Problem details
Only the lines from the one containing "obj.parent = empty" through the one containing "cad_parts[node].hide_render = cad_parts[node].hide_viewport" are wanted. Give them again exactly, both ends included.

###

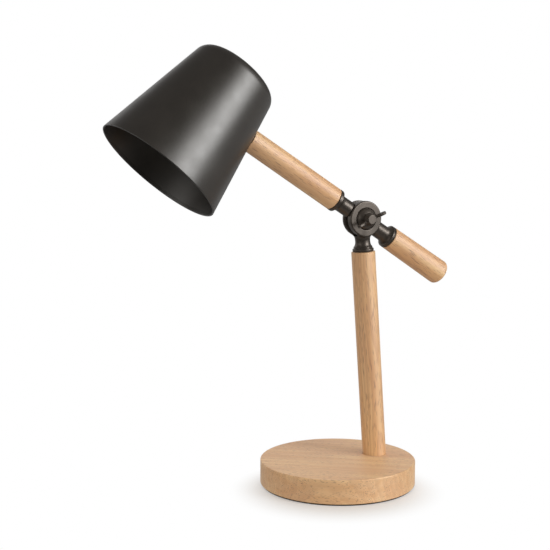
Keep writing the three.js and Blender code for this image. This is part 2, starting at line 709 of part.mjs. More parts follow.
// A cut along the arm's axis through the shade's wall or the bracket
function entryCut(radius) {
  const cut = cylinder(radius, -nippleEndReach, nippleEndReach, smallSides);
  const entry = onArmAxis(0);
  return solid(cut.rotateY(-QUARTER - shadeEntryAngle).translate(entry.x, entry.y, entry.z));
}

// Bracket: a strip on the inside of the wall, bent over to carry the lampholder on the shade's axis
function bracketPiece() {
  const up = new THREE.Vector2(-Math.sin(wallAngle), Math.cos(wallAngle));
  const inward = new THREE.Vector2(-Math.cos(wallAngle), -Math.sin(wallAngle));
  const entry = new THREE.Vector2(entryRadius, shadeEntryHeight);
  const back = entry.clone().addScaledVector(inward, shadeWall + bracketWallGap);
  const front = back.clone().addScaledVector(inward, bracketThickness);
  const alongTo = (start, height) => start.clone().addScaledVector(up, (height - start.y) / up.y);
  const backFoot = back.clone().addScaledVector(up, -bracketFootLength);
  const frontFoot = front.clone().addScaledVector(up, -bracketFootLength);
  const backCorner = alongTo(back, bracketTop);
  const frontCorner = alongTo(front, bracketTop - bracketThickness);
  const backBend = backCorner.clone().addScaledVector(up, -bracketBend);
  const frontBend = frontCorner.clone().addScaledVector(up, bracketThickness - bracketBend);
  const outline = new THREE.Shape()
    .moveTo(backFoot.x, backFoot.y)
    .lineTo(backBend.x, backBend.y)
    .quadraticCurveTo(backCorner.x, backCorner.y, backCorner.x - bracketBend, bracketTop)
    .lineTo(-bracketTongue, bracketTop)
    .lineTo(-bracketTongue, bracketTop - bracketThickness)
    .lineTo(frontCorner.x - bracketBend + bracketThickness, bracketTop - bracketThickness)
    .quadraticCurveTo(frontCorner.x, frontCorner.y, frontBend.x, frontBend.y)
    .lineTo(frontFoot.x, frontFoot.y);
  const strip = new THREE.ExtrudeGeometry(outline, {
    depth: bracketWidth, bevelEnabled: false, curveSegments: 2 * arcSteps,
  });
  const tongueLow = bracketTop - bracketThickness;
  const holderHole = cylinder(tubeHoleRadius, tongueLow - overrun, bracketTop + overrun, smallSides);
  return solid(strip.rotateX(QUARTER).translate(0, bracketWidth / 2, 0))
    .subtract(entryCut(tubeHoleRadius))
    .subtract(solid(holderHole));
}

function holderPieces() {
  const innerRadius = holderRadius - holderWall;
  const cap = new THREE.Path()
    .moveTo(tubeHoleRadius, holderTop)
    .lineTo(holderRadius - holderShoulder, holderTop)
    .quadraticCurveTo(holderRadius, holderTop, holderRadius, holderTop - holderShoulder)
    .lineTo(holderRadius, holderJoint)
    .lineTo(innerRadius, holderJoint)
    .lineTo(innerRadius, holderTop - holderFloor)
    .lineTo(tubeHoleRadius, holderTop - holderFloor);
  const entryHoleRadius = leadRadius + flexEntryRoom;
  const entryHole = cylinder(entryHoleRadius, innerRadius - overrun, holderRadius + overrun, smallSides);
  const flexEntry = sideways(entryHole).translate(0, 0, holderTop - flexEntryDrop);
  const shellTop = holderJoint - seatGap;
  const shell = new THREE.Path()
    .moveTo(innerRadius, shellTop)
    .lineTo(holderRadius, shellTop)
    .lineTo(holderRadius, holderMouth + holderWall)
    .lineTo(holderRadius - holderWall, holderMouth)
    .lineTo(holderMouthRadius, holderMouth)
    .lineTo(holderMouthRadius, holderMouth + holderWall)
    .lineTo(innerRadius, holderMouth + holderWall);
  const insertRadius = innerRadius - holderInsertGap;
  const insertLow = holderMouth + holderWall + seatGap;
  const insert = new THREE.Path()
    .moveTo(socketRadius, insertLow)
    .lineTo(insertRadius, insertLow)
    .lineTo(insertRadius, holderTop - holderFloor - holderTubeDepth / 2)
    .lineTo(0, holderTop - holderFloor - holderTubeDepth / 2)
    .lineTo(0, insertLow + socketDepth)
    .lineTo(socketRadius, insertLow + socketDepth);
  const nutLow = bracketTop + seatGap;
  const nutHigh = nutLow + holderNutHeight;
  const nippleHigh = nutHigh + seatGap;
  const nippleLow = holderTop - holderFloor - seatGap;
  return [
    piece('holder_nipple', solid(tube(tubeRadius, tubeBoreRadius, nippleLow, nippleHigh, smallSides)), zinc),
    piece('holder_nut', hexagon(tubeNutAcross, nutLow, nutHigh, tubeHoleRadius), zinc),
    piece('holder_cap', solid(revolveRing(cap, rodSides)).subtract(solid(flexEntry)), blackMoulding),
    piece('holder_insert', solid(revolveRing(insert, smallSides)), ceramic),
    piece('holder_shell', solid(revolveRing(shell, rodSides)), blackMoulding),
    piece('holder_lead', holderLead(innerRadius), flexSheath),
  ];
}

// The lead's last stretch, from the arm's nipple in a soft bend to the side of the holder
function holderLead(innerRadius) {
  const start = onArmAxis(nippleEndReach + seatGap);
  const startPull = onArmAxis(nippleEndReach + holderRadius);
  const end = new THREE.Vector3(innerRadius + seatGap, 0, holderTop - flexEntryDrop);
  const endPull = new THREE.Vector3(end.x + holderRadius, 0, end.z);
  const route = new THREE.CubicBezierCurve3(start, startPull, endPull, end);
  const section = new THREE.Shape().absarc(0, 0, leadRadius, 0, TURN);
  return solid(new THREE.ExtrudeGeometry(section, {
    steps: 3 * arcSteps, curveSegments: 2 * arcSteps, extrudePath: route,
  }));
}

// Bulb: a hollow screw cap with its contact pip, and a thin ball of opal glass open at the neck
function bulbPieces() {
  const capLow = holderMouth + holderWall + seatGap;
  const capHigh = capLow + bulbCapLength;
  const capInside = bulbCapRadius - bulbCapWall;
  const cap = new THREE.Path()
    .moveTo(capInside, capLow)
    .lineTo(bulbCapRadius, capLow)
    .lineTo(bulbCapRadius, capHigh - bulbPipRadius)
    .lineTo(bulbPipRadius, capHigh)
    .lineTo(bulbPipRadius - bulbPipHeight, capHigh + bulbPipHeight)
    .lineTo(0, capHigh + bulbPipHeight)
    .lineTo(0, capHigh - bulbCapWall)
    .lineTo(bulbPipRadius - bulbCapWall, capHigh - bulbCapWall)
    .lineTo(capInside, capHigh - bulbPipRadius);
  const ballHeight = holderMouth - bulbCentreDrop;
  const neckTop = capLow - seatGap;
  const neckLow = neckTop - bulbNeckRadius / 2;
  const ballInside = bulbRadius - bulbGlassWall;
  const neckInside = bulbNeckRadius - bulbGlassWall;
  const leaveX = ballInside * Math.cos(bulbLeaveAngle);
  const leaveZ = ballHeight + ballInside * Math.sin(bulbLeaveAngle);
  const glass = new THREE.Path()
    .absarc(0, ballHeight, bulbRadius, -QUARTER, bulbLeaveAngle, false)
    .quadraticCurveTo(bulbNeckRadius, ballHeight + bulbRadius, bulbNeckRadius, neckLow)
    .lineTo(bulbNeckRadius, neckTop)
    .lineTo(neckInside, neckTop)
    .lineTo(neckInside, neckLow)
    .quadraticCurveTo(neckInside, ballHeight + bulbRadius, leaveX, leaveZ)
    .absarc(0, ballHeight, ballInside, bulbLeaveAngle, -QUARTER, true);
  return [
    piece('bulb_cap', solid(revolveRing(cap, smallSides)), zinc),
    piece('bulb_glass', solid(revolveRing(glass, smallSides)), opalGlass),
  ];
}

// Assembly: the post leans in the foot, the knuckle sits on the post, and the arm turns in it
const post = new THREE.Group();
post.position.set(postFootX, 0, baseTop);
post.rotation.y = -postLean;
post.updateMatrix();
post.add(...postPieces());

const knuckle = new THREE.Group();
knuckle.position.z = pivotHeightOnPost;
post.add(knuckle);
knuckle.add(
  piece('post_fork', forkPiece(), bronze),
  piece('pivot_bolt', pivotBolt(), bronze),
  piece('front_shim', shim(1), nylon),
  piece('rear_shim', shim(-1), nylon),
  piece('domed_washer', domedWasher(), bronze),
);

const wings = piece('wing_nut', wingNut(), bronze);
wings.rotation.y = postLean - wingTilt;
knuckle.add(wings);

const arm = new THREE.Group();
arm.rotation.y = postLean - (QUARTER - armRise);
arm.add(...armPieces());
knuckle.add(arm);

const shade = new THREE.Group();
shade.rotation.y = QUARTER + shadeEntryAngle;
const entryOffset = onArmAxis(0).applyAxisAngle(new THREE.Vector3(0, 1, 0), shade.rotation.y);
shade.position.set(0, 0, armReach).sub(entryOffset);
shade.add(
  piece('shade_shell', shadeShell().subtract(entryCut(shadeHoleRadius)), shadePaint),
  piece('holder_bracket', bracketPiece(), zinc),
  ...holderPieces(),
  ...bulbPieces(),
);
arm.add(shade);

const lamp = new THREE.Group();
lamp.add(...basePieces(post.matrix));
lamp.add(post);
lamp.updateMatrixWorld(true);

export default lamp;
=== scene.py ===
"""Table lamp in light wood and dark metal: fine meshes, materials, light and camera.

Sizes are in millimetres and named as on the real lamp. Each piece is drawn in the frame of what
carries it, worked out from the joints, and its mesh is scaled to metres when it is made.
"""

import json
import math

import bpy
import numpy as np
import openvdb
from mathutils import Matrix, Vector


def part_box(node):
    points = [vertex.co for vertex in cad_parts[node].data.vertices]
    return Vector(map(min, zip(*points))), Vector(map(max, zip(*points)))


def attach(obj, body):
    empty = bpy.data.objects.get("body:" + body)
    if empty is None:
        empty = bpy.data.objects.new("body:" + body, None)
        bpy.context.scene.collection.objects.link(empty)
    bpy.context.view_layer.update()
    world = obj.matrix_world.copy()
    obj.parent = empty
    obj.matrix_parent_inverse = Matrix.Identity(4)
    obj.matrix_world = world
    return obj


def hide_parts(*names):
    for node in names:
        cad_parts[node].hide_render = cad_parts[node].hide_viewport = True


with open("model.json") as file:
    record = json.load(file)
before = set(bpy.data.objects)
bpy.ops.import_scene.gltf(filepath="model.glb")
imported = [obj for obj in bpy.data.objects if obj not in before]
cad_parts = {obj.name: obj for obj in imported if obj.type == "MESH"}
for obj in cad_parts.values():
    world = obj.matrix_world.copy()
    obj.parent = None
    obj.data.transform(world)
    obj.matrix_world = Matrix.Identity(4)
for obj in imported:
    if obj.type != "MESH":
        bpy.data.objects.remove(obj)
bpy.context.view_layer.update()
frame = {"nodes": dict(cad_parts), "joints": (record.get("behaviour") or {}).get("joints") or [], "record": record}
scene = bpy.context.scene

MM = 0.001
QUARTER = math.pi / 2

# Fineness
TURNED_SIDES = 96
WIDE_SIDES = 192
SMALL_SIDES = 40
FILLET_STEPS = 5
SUPPORT = 0.25          # distance of the line that keeps a flat flat beside a fillet
VOXEL = (0.34, 0.34, 0.2)
WING_VOXEL = 0.26
FIELD_STEP = 0.12
FIELD_MARGIN = 6
SETTLE_STEPS = 4
SHARP_ANGLE = math.radians(38)
CAST_SHARP_ANGLE = math.radians(60)

# Clearances
SEAT_GAP = 0.3
OVERRUN = 2

# Foot
PAD_ROUND = 0.3
BASE_TOP_ROUND = 1.1
BASE_BOTTOM_ROUND = 0.7
RECESS_RADIUS = 62
RECESS_DEPTH = 8
SCREW_HOLE_RADIUS = 4.3
SCREW_HOLE_DEPTH = 17
SCREW_CIRCLE = 46
INLET_HEIGHT = 6.9
INLET_BARREL_RADIUS = 4
INLET_BORE_RADIUS = 3.2
INLET_FLANGE_RADIUS = 5.1
INLET_FLANGE_THICKNESS = 1.5

# Post
POST_RADIUS = 12.3
POST_LEAN = math.radians(4.2)
PIVOT_HEIGHT = 248.7
POST_SOCKET_DEPTH = 9
POST_TOP_ROUND = 0.9
POST_BOTTOM_CHAMFER = 0.6
LEAD_BORE = 3.4
TUBE_RADIUS = 4.9
TUBE_BORE = 3
TUBE_HOLE = 5.2
TUBE_SEAT = 20
THREAD_PITCH = 1.0
THREAD_DEPTH = 0.28
SPOT_FACE_RADIUS = 10.4
SPOT_FACE_DEPTH = 1.2

# Fork
CHEEK_RADIUS = 18.2
CHEEK_ROUND = 1.3
FRONT_FACE = 9.9
REAR_FACE = 7.5
HALF_SLOT = 3.5
SLOT_RADIUS = 19
COLLAR_DROP = 34
COLLAR_RADIUS = 10.9
FORK_NECK_RADIUS = 7.7
FORK_WAIST_DROP = 23
FORK_BLEND = 4.2
FORK_STUD_DEPTH = 8
FORK_RING_HEIGHT = 3.2
FORK_GROOVE_HEIGHT = 0.6
FORK_GROOVE_DEPTH = 1.3
NECK_ROOM = 0.6
DOME_RECESS_RADIUS = 11.4
DOME_RECESS_DEPTH = 1.5
EDGE_BLEND = 0.45

# Eye
EYE_RADIUS = 17.6
EYE_HALF = 2.5
EYE_NECK_RADIUS = 8.2
EYE_BLEND = 1.6
NECK_SCOOP = 18.7
UPPER_REACH = 38.7
TAIL_REACH = 39.2
UPPER_LIP_HEIGHT = 4.2
TAIL_LIP_HEIGHT = 3.8
TAIL_BEAD_HEIGHT = 2.3
GROOVE_STEP = 0.3
LIP_OVERLAP = 0.1
UPPER_STUD_DEPTH = 11.4
TAIL_STUD_ROOM = 7.6
CHANNEL_DEPTH = 4.1
CHANNEL_WALL = 0.7
CHANNEL_SWEEP = math.radians(150)
NECK_LEAD_BORE = 2.4
SHIM_RADIUS = 15
SHIM_THICKNESS = 0.4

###

The response
    obj.parent = empty
    obj.matrix_parent_inverse = Matrix.Identity(4)
    obj.matrix_world = world
    return obj


def hide_parts(*names):
    for node in names:
        cad_parts[node].hide_render = cad_parts[node].hide_viewport = True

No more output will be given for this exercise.